Revisit your commitment

Your partner may become resentful and argumentative if he or she feels unappreciated. You, too, may choose to react to certain situations based on your own values, personality, and desires, among other things. At times, you may find it hard to own your feelings and take responsibility for your actions and words. For example, partners blame each other because of what they believe the other person is failing to contribute to the relationship.

In situations like this, it is helpful to re-examine what made you commit to this person, what you like about him or her, what things are you willing to get used to, and how both of you can grow closer together.

The unhealthy behaviors

Miscommunication and fighting naturally pull you apart from others, not just your partner whom you love and with whom you feel a strong bond. Just think about the way you treat your partner and how you talk to him or her when you are upset. You and your partner may focus on who started the argument, despite you knowing that this is childish and unhealthy thing to do.

Another unhealthy sign in a relationship is when one partner is trying to assume a domineering role. When this happens, the other person will become resentful. Even if you think that you have a valid point, the way in which you express it will hinder the process of healthy communication.

Better alternatives to try

In a healthy relationship both partners should be able to express concerns and feelings equally. There are various ways we engage with others in order to communicate our feelings and thoughts.

1. We ask questions: Can you please feed the pets today?
2. We agree or disagree: I don't like this restaurant as much as you do.
3. We make promises to each other: I promise to help you take the kids to soccer practice this week.
4. We bargain: If you help me wash the car, I will help you plant the flowers.

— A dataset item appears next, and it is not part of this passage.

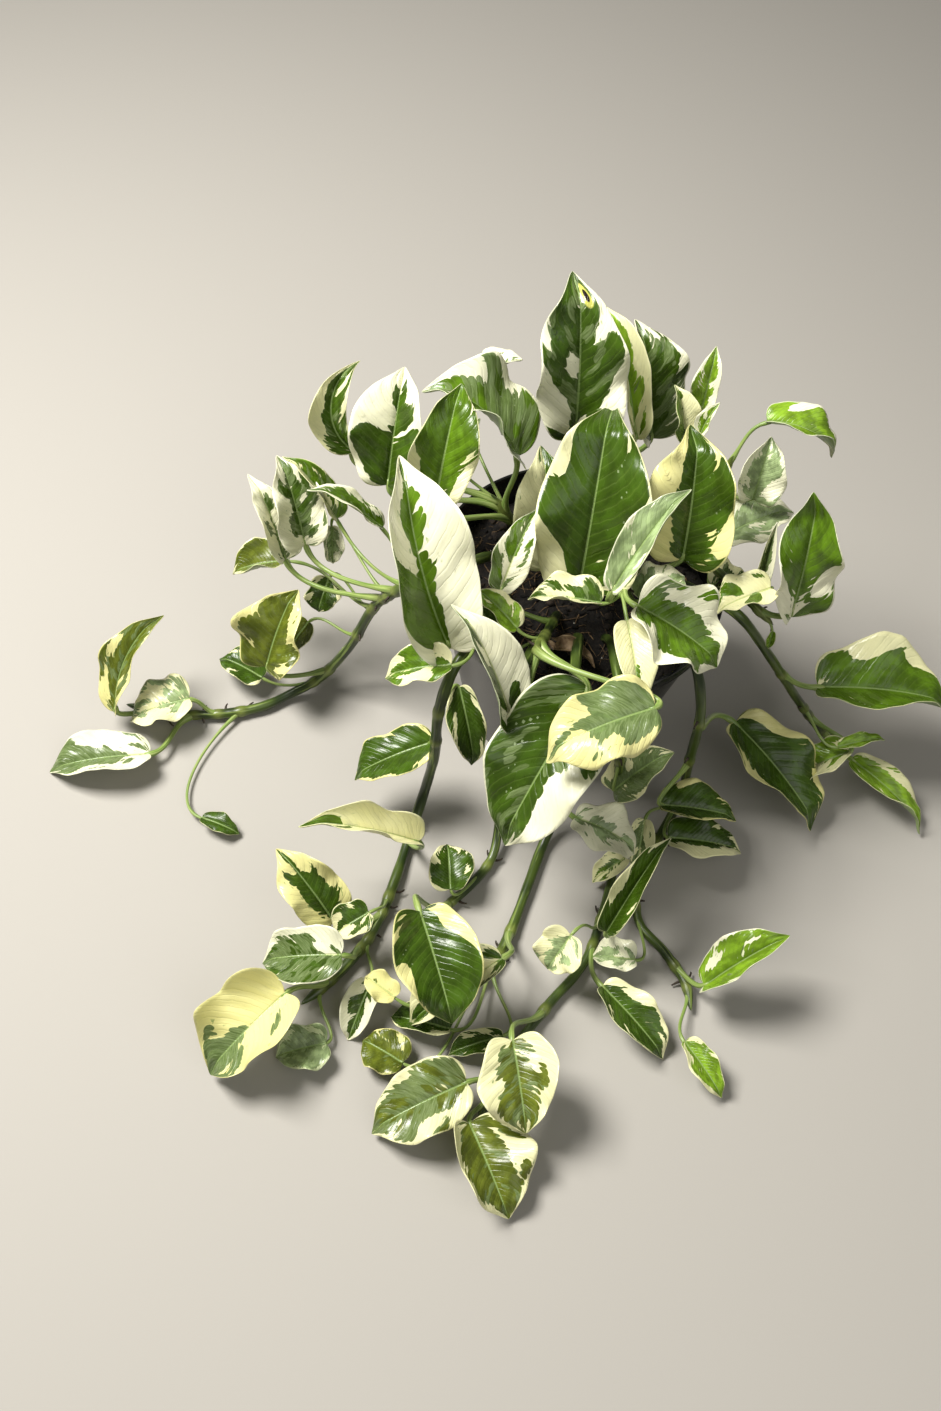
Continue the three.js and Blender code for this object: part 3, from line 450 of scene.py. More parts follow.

No matter what we try to communicate, the ultimate goal is to get a reaction from the other person. When your views, goals, or expectations do not match that of your partner, you may get into a conflict.

Knowing what the meaning is behind each other's statements will not only save you time and decrease potential conflict, but it will also help you become in tune with each other's feelings. It is important to ask questions or seek clarification if you are confused about what your partner is trying to communicate to you.